* start *

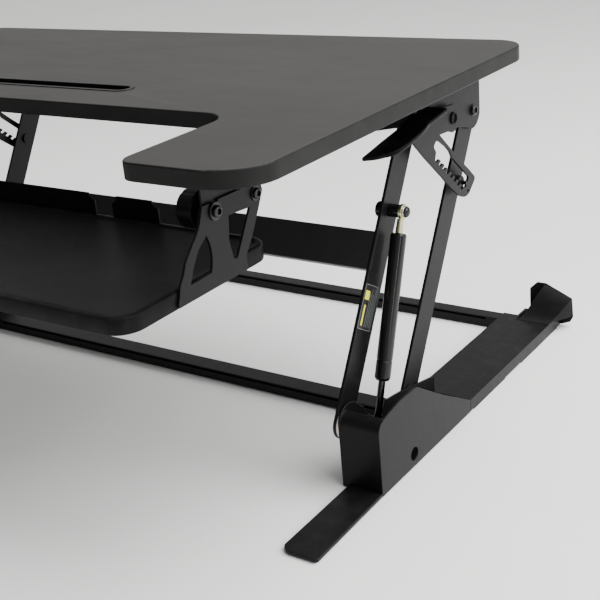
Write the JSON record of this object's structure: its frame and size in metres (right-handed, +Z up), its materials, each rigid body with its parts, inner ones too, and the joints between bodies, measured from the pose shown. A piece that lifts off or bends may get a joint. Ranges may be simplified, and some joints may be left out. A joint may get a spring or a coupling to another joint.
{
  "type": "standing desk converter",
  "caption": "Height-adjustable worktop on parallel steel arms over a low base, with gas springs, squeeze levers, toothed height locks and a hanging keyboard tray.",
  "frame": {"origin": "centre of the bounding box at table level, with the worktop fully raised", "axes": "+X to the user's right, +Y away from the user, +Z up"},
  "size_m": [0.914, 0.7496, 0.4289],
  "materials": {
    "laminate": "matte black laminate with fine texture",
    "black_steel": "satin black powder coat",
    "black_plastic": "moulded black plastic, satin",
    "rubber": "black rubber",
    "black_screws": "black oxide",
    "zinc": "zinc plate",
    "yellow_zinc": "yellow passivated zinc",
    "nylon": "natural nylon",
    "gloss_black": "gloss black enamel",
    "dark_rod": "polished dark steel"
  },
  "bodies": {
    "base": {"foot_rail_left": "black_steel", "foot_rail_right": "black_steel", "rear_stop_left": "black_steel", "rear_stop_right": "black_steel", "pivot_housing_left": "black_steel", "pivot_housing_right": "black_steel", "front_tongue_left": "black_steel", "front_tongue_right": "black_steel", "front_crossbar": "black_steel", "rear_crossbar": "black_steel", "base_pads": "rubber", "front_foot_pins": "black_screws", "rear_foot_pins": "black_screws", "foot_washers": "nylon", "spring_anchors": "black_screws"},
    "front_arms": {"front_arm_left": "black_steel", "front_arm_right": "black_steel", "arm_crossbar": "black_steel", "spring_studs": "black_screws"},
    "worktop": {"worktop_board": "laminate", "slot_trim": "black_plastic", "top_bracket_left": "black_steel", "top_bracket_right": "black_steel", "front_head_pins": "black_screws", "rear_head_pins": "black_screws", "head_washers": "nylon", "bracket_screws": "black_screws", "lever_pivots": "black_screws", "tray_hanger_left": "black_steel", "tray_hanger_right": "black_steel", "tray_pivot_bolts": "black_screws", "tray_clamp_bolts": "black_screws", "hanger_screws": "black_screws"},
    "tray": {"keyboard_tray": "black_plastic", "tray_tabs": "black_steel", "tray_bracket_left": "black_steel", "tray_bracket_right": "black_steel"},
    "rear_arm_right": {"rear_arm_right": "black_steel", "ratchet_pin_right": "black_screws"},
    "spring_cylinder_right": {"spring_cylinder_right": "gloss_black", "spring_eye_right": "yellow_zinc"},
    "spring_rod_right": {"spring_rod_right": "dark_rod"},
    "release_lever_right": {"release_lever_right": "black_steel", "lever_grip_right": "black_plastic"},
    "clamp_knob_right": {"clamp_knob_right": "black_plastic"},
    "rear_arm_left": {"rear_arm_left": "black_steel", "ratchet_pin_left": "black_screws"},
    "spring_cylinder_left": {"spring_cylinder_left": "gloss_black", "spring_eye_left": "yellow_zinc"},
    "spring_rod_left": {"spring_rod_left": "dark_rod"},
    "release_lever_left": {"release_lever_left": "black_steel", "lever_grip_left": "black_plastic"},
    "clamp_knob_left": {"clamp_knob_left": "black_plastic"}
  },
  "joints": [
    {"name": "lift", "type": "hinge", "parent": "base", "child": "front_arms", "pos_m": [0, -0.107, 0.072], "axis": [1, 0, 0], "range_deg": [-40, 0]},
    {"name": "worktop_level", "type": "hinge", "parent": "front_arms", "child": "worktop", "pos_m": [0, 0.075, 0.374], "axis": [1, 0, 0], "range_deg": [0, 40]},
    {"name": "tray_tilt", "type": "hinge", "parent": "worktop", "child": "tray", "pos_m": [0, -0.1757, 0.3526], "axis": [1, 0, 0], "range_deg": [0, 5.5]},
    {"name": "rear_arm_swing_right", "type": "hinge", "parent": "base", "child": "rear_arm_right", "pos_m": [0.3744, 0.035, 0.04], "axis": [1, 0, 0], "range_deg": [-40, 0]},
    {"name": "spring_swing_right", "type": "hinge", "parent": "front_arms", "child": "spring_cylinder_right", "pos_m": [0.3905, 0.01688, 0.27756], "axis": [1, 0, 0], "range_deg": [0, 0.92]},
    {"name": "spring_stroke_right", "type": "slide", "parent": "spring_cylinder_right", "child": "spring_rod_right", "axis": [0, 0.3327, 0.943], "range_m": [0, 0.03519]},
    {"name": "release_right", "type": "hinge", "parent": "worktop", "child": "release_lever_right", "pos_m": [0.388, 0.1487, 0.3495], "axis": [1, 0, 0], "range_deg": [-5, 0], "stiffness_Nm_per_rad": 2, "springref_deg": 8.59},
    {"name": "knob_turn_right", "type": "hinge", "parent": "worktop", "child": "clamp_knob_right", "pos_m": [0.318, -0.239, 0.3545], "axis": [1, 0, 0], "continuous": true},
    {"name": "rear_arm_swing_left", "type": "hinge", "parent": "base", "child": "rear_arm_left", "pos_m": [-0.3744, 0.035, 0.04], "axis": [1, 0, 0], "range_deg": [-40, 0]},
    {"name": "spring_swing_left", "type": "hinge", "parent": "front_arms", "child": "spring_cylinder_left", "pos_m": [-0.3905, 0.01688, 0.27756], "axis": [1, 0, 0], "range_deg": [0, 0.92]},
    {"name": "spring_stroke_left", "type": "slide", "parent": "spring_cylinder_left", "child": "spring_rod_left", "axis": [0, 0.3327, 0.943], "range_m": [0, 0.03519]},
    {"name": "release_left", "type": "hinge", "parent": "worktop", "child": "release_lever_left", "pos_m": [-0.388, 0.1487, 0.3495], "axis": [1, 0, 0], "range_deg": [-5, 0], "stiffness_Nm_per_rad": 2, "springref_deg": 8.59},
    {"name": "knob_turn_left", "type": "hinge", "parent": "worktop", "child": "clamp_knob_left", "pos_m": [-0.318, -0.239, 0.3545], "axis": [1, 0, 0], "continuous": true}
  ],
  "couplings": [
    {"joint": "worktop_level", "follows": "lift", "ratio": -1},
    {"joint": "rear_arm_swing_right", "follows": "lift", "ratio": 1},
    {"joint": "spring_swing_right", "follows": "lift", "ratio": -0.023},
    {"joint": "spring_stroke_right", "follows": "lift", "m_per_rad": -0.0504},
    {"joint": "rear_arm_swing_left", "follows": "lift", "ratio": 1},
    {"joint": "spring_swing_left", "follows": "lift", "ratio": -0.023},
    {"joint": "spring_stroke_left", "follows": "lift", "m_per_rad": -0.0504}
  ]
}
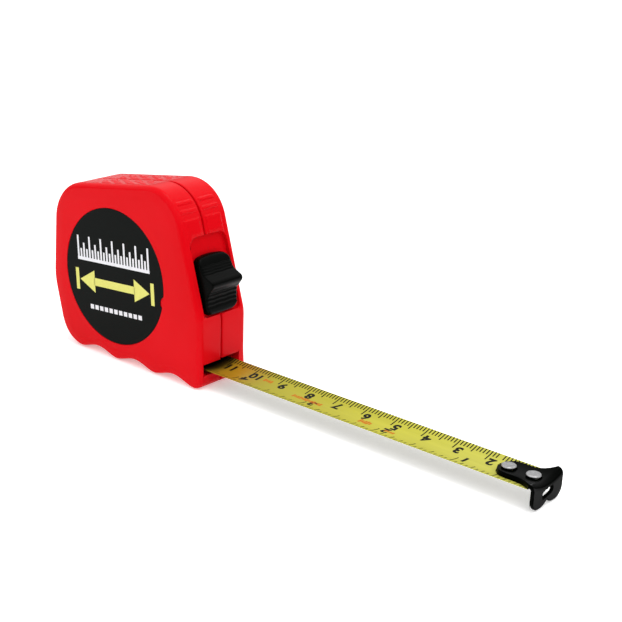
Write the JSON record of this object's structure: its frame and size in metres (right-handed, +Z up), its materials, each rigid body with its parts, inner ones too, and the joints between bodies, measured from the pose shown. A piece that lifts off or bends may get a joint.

* end *

**Short task**.
Above are the records; copy all of them exactly.

**Correct output**.
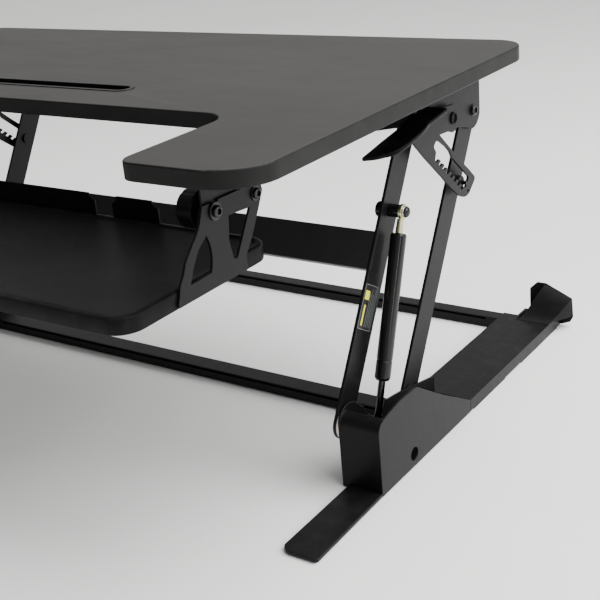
Write the JSON record of this object's structure: its frame and size in metres (right-handed, +Z up), its materials, each rigid body with its parts, inner ones too, and the joints between bodies, measured from the pose shown. A piece that lifts off or bends may get a joint. Ranges may be simplified, and some joints may be left out. A joint may get a spring or a coupling to another joint.
{
  "type": "standing desk converter",
  "caption": "Height-adjustable worktop on parallel steel arms over a low base, with gas springs, squeeze levers, toothed height locks and a hanging keyboard tray.",
  "frame": {"origin": "centre of the bounding box at table level, with the worktop fully raised", "axes": "+X to the user's right, +Y away from the user, +Z up"},
  "size_m": [0.914, 0.7496, 0.4289],
  "materials": {
    "laminate": "matte black laminate with fine texture",
    "black_steel": "satin black powder coat",
    "black_plastic": "moulded black plastic, satin",
    "rubber": "black rubber",
    "black_screws": "black oxide",
    "zinc": "zinc plate",
    "yellow_zinc": "yellow passivated zinc",
    "nylon": "natural nylon",
    "gloss_black": "gloss black enamel",
    "dark_rod": "polished dark steel"
  },
  "bodies": {
    "base": {"foot_rail_left": "black_steel", "foot_rail_right": "black_steel", "rear_stop_left": "black_steel", "rear_stop_right": "black_steel", "pivot_housing_left": "black_steel", "pivot_housing_right": "black_steel", "front_tongue_left": "black_steel", "front_tongue_right": "black_steel", "front_crossbar": "black_steel", "rear_crossbar": "black_steel", "base_pads": "rubber", "front_foot_pins": "black_screws", "rear_foot_pins": "black_screws", "foot_washers": "nylon", "spring_anchors": "black_screws"},
    "front_arms": {"front_arm_left": "black_steel", "front_arm_right": "black_steel", "arm_crossbar": "black_steel", "spring_studs": "black_screws"},
    "worktop": {"worktop_board": "laminate", "slot_trim": "black_plastic", "top_bracket_left": "black_steel", "top_bracket_right": "black_steel", "front_head_pins": "black_screws", "rear_head_pins": "black_screws", "head_washers": "nylon", "bracket_screws": "black_screws", "lever_pivots": "black_screws", "tray_hanger_left": "black_steel", "tray_hanger_right": "black_steel", "tray_pivot_bolts": "black_screws", "tray_clamp_bolts": "black_screws", "hanger_screws": "black_screws"},
    "tray": {"keyboard_tray": "black_plastic", "tray_tabs": "black_steel", "tray_bracket_left": "black_steel", "tray_bracket_right": "black_steel"},
    "rear_arm_right": {"rear_arm_right": "black_steel", "ratchet_pin_right": "black_screws"},
    "spring_cylinder_right": {"spring_cylinder_right": "gloss_black", "spring_eye_right": "yellow_zinc"},
    "spring_rod_right": {"spring_rod_right": "dark_rod"},
    "release_lever_right": {"release_lever_right": "black_steel", "lever_grip_right": "black_plastic"},
    "clamp_knob_right": {"clamp_knob_right": "black_plastic"},
    "rear_arm_left": {"rear_arm_left": "black_steel", "ratchet_pin_left": "black_screws"},
    "spring_cylinder_left": {"spring_cylinder_left": "gloss_black", "spring_eye_left": "yellow_zinc"},
    "spring_rod_left": {"spring_rod_left": "dark_rod"},
    "release_lever_left": {"release_lever_left": "black_steel", "lever_grip_left": "black_plastic"},
    "clamp_knob_left": {"clamp_knob_left": "black_plastic"}
  },
  "joints": [
    {"name": "lift", "type": "hinge", "parent": "base", "child": "front_arms", "pos_m": [0, -0.107, 0.072], "axis": [1, 0, 0], "range_deg": [-40, 0]},
    {"name": "worktop_level", "type": "hinge", "parent": "front_arms", "child": "worktop", "pos_m": [0, 0.075, 0.374], "axis": [1, 0, 0], "range_deg": [0, 40]},
    {"name": "tray_tilt", "type": "hinge", "parent": "worktop", "child": "tray", "pos_m": [0, -0.1757, 0.3526], "axis": [1, 0, 0], "range_deg": [0, 5.5]},
    {"name": "rear_arm_swing_right", "type": "hinge", "parent": "base", "child": "rear_arm_right", "pos_m": [0.3744, 0.035, 0.04], "axis": [1, 0, 0], "range_deg": [-40, 0]},
    {"name": "spring_swing_right", "type": "hinge", "parent": "front_arms", "child": "spring_cylinder_right", "pos_m": [0.3905, 0.01688, 0.27756], "axis": [1, 0, 0], "range_deg": [0, 0.92]},
    {"name": "spring_stroke_right", "type": "slide", "parent": "spring_cylinder_right", "child": "spring_rod_right", "axis": [0, 0.3327, 0.943], "range_m": [0, 0.03519]},
    {"name": "release_right", "type": "hinge", "parent": "worktop", "child": "release_lever_right", "pos_m": [0.388, 0.1487, 0.3495], "axis": [1, 0, 0], "range_deg": [-5, 0], "stiffness_Nm_per_rad": 2, "springref_deg": 8.59},
    {"name": "knob_turn_right", "type": "hinge", "parent": "worktop", "child": "clamp_knob_right", "pos_m": [0.318, -0.239, 0.3545], "axis": [1, 0, 0], "continuous": true},
    {"name": "rear_arm_swing_left", "type": "hinge", "parent": "base", "child": "rear_arm_left", "pos_m": [-0.3744, 0.035, 0.04], "axis": [1, 0, 0], "range_deg": [-40, 0]},
    {"name": "spring_swing_left", "type": "hinge", "parent": "front_arms", "child": "spring_cylinder_left", "pos_m": [-0.3905, 0.01688, 0.27756], "axis": [1, 0, 0], "range_deg": [0, 0.92]},
    {"name": "spring_stroke_left", "type": "slide", "parent": "spring_cylinder_left", "child": "spring_rod_left", "axis": [0, 0.3327, 0.943], "range_m": [0, 0.03519]},
    {"name": "release_left", "type": "hinge", "parent": "worktop", "child": "release_lever_left", "pos_m": [-0.388, 0.1487, 0.3495], "axis": [1, 0, 0], "range_deg": [-5, 0], "stiffness_Nm_per_rad": 2, "springref_deg": 8.59},
    {"name": "knob_turn_left", "type": "hinge", "parent": "worktop", "child": "clamp_knob_left", "pos_m": [-0.318, -0.239, 0.3545], "axis": [1, 0, 0], "continuous": true}
  ],
  "couplings": [
    {"joint": "worktop_level", "follows": "lift", "ratio": -1},
    {"joint": "rear_arm_swing_right", "follows": "lift", "ratio": 1},
    {"joint": "spring_swing_right", "follows": "lift", "ratio": -0.023},
    {"joint": "spring_stroke_right", "follows": "lift", "m_per_rad": -0.0504},
    {"joint": "rear_arm_swing_left", "follows": "lift", "ratio": 1},
    {"joint": "spring_swing_left", "follows": "lift", "ratio": -0.023},
    {"joint": "spring_stroke_left", "follows": "lift", "m_per_rad": -0.0504}
  ]
}
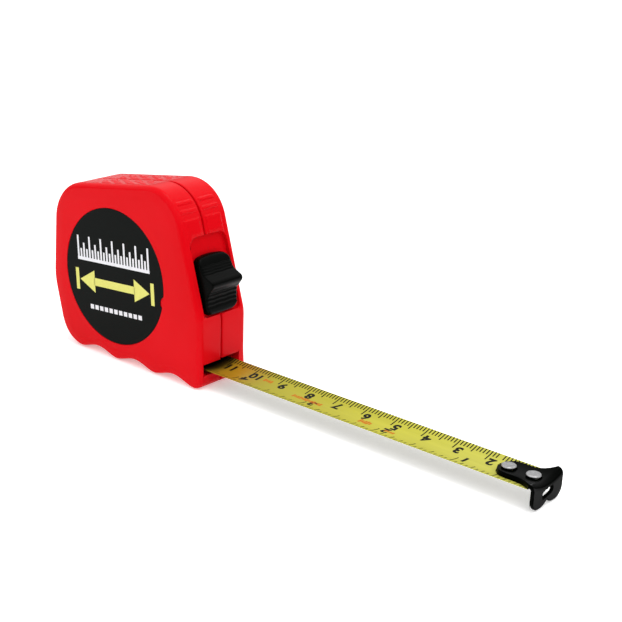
Write the JSON record of this object's structure: its frame and size in metres (right-handed, +Z up), its materials, each rigid body with its parts, inner ones too, and the joints between bodies, measured from the pose shown. A piece that lifts off or bends may get a joint.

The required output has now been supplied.